>> Start Given information
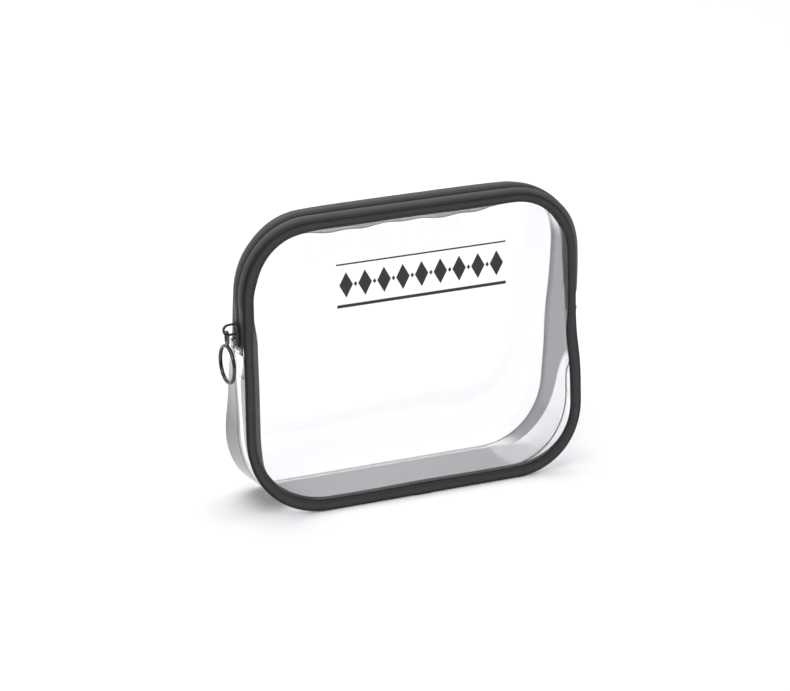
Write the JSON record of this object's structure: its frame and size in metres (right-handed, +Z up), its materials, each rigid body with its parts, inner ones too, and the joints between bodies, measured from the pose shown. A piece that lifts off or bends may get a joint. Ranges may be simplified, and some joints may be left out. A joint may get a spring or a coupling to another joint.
{
  "type": "clear zip makeup bag",
  "caption": "Clear rounded-rectangle zip pouch with a black bound front window, a black zipper over the top and a gunmetal ring puller.",
  "frame": {"origin": "middle of the base, on the surface the bag stands on", "axes": "+X towards the bag's right end as seen from its front, +Y from its front to its back, +Z up"},
  "size_m": [0.2162, 0.0508, 0.173],
  "materials": {
    "clear_sheet": "clear, soft, glossy vinyl sheet",
    "smoky_sheet": "clear vinyl with a faint grey tint, soft and glossy",
    "binding": "black woven binding, low satin sheen",
    "zipper_tape": "black woven tape, matte",
    "zipper_coil": "black nylon monofilament",
    "gunmetal": "polished dark gunmetal plating"
  },
  "bodies": {
    "pouch": {"front_panel_lower": "clear_sheet", "front_binding_lower": "binding", "back_panel": "clear_sheet", "gusset_front_strip": "clear_sheet", "gusset_back_strip": "smoky_sheet", "zipper_tape_back": "zipper_tape", "zipper_coil_back": "zipper_coil"},
    "front_flap": {"front_panel_upper": "clear_sheet", "front_binding_upper": "binding", "zipper_tape_front": "zipper_tape", "zipper_coil_front": "zipper_coil"},
    "slider": {"slider_body": "gunmetal"},
    "puller": {"ring_puller": "gunmetal"}
  },
  "joints": [
    {"name": "mouth_fold", "type": "hinge", "parent": "pouch", "child": "front_flap", "pos_m": [0, -0.02102, 0.09605], "axis": [1, 0, 0], "range_deg": [0, 35]},
    {"name": "slider_travel", "type": "slide", "parent": "pouch", "child": "slider", "axis": [0, 0.0523, 0.9986], "range_m": [0, 0.01]},
    {"name": "puller_swing", "type": "hinge", "parent": "slider", "child": "puller", "pos_m": [-0.1086, -0.01047, 0.1101], "axis": [0, 1, 0], "range_deg": [-2, 170]}
  ]
}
>> End Given information
Copy out the whole listing, exactly as written.

Exercise response >>
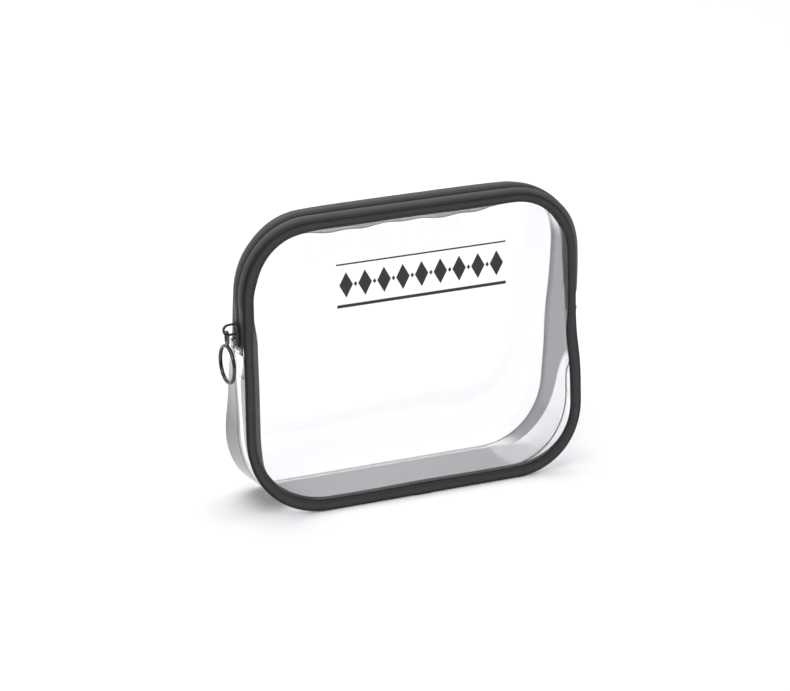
Write the JSON record of this object's structure: its frame and size in metres (right-handed, +Z up), its materials, each rigid body with its parts, inner ones too, and the joints between bodies, measured from the pose shown. A piece that lifts off or bends may get a joint. Ranges may be simplified, and some joints may be left out. A joint may get a spring or a coupling to another joint.
{
  "type": "clear zip makeup bag",
  "caption": "Clear rounded-rectangle zip pouch with a black bound front window, a black zipper over the top and a gunmetal ring puller.",
  "frame": {"origin": "middle of the base, on the surface the bag stands on", "axes": "+X towards the bag's right end as seen from its front, +Y from its front to its back, +Z up"},
  "size_m": [0.2162, 0.0508, 0.173],
  "materials": {
    "clear_sheet": "clear, soft, glossy vinyl sheet",
    "smoky_sheet": "clear vinyl with a faint grey tint, soft and glossy",
    "binding": "black woven binding, low satin sheen",
    "zipper_tape": "black woven tape, matte",
    "zipper_coil": "black nylon monofilament",
    "gunmetal": "polished dark gunmetal plating"
  },
  "bodies": {
    "pouch": {"front_panel_lower": "clear_sheet", "front_binding_lower": "binding", "back_panel": "clear_sheet", "gusset_front_strip": "clear_sheet", "gusset_back_strip": "smoky_sheet", "zipper_tape_back": "zipper_tape", "zipper_coil_back": "zipper_coil"},
    "front_flap": {"front_panel_upper": "clear_sheet", "front_binding_upper": "binding", "zipper_tape_front": "zipper_tape", "zipper_coil_front": "zipper_coil"},
    "slider": {"slider_body": "gunmetal"},
    "puller": {"ring_puller": "gunmetal"}
  },
  "joints": [
    {"name": "mouth_fold", "type": "hinge", "parent": "pouch", "child": "front_flap", "pos_m": [0, -0.02102, 0.09605], "axis": [1, 0, 0], "range_deg": [0, 35]},
    {"name": "slider_travel", "type": "slide", "parent": "pouch", "child": "slider", "axis": [0, 0.0523, 0.9986], "range_m": [0, 0.01]},
    {"name": "puller_swing", "type": "hinge", "parent": "slider", "child": "puller", "pos_m": [-0.1086, -0.01047, 0.1101], "axis": [0, 1, 0], "range_deg": [-2, 170]}
  ]
}